- Data provided -
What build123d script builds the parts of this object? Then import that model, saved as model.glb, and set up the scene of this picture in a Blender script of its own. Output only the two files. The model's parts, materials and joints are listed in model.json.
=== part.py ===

--

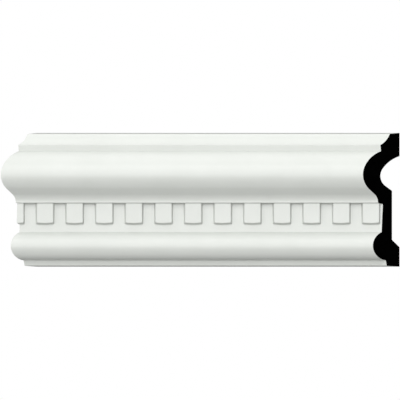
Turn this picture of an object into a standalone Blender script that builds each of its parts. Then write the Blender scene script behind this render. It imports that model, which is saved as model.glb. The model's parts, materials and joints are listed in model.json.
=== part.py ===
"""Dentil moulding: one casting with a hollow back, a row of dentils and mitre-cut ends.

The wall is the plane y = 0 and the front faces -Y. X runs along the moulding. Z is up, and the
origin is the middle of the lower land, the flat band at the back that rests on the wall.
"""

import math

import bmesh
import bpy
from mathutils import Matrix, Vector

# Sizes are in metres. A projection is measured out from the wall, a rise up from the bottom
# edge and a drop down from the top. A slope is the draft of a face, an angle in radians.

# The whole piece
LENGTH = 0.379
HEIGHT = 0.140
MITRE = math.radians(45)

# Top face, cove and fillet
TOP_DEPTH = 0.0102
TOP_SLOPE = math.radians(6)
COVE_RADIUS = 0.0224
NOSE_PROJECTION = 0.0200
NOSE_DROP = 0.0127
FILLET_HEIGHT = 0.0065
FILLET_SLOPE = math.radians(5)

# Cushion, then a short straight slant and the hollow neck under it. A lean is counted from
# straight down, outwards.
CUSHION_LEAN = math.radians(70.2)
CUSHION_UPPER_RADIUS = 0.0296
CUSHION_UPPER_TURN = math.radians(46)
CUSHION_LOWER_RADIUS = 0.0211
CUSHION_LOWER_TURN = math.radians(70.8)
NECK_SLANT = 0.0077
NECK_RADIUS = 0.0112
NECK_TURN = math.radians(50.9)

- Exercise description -
Report each line of the material above where the word "that" appears.

- Expected answer -
What build123d script builds the parts of this object? Then import that model, saved as model.glb, and set up the scene of this picture in a Blender script of its own. Output only the two files. The model's parts, materials and joints are listed in model.json.
Turn this picture of an object into a standalone Blender script that builds each of its parts. Then write the Blender scene script behind this render. It imports that model, which is saved as model.glb. The model's parts, materials and joints are listed in model.json.
origin is the middle of the lower land, the flat band at the back that rests on the wall.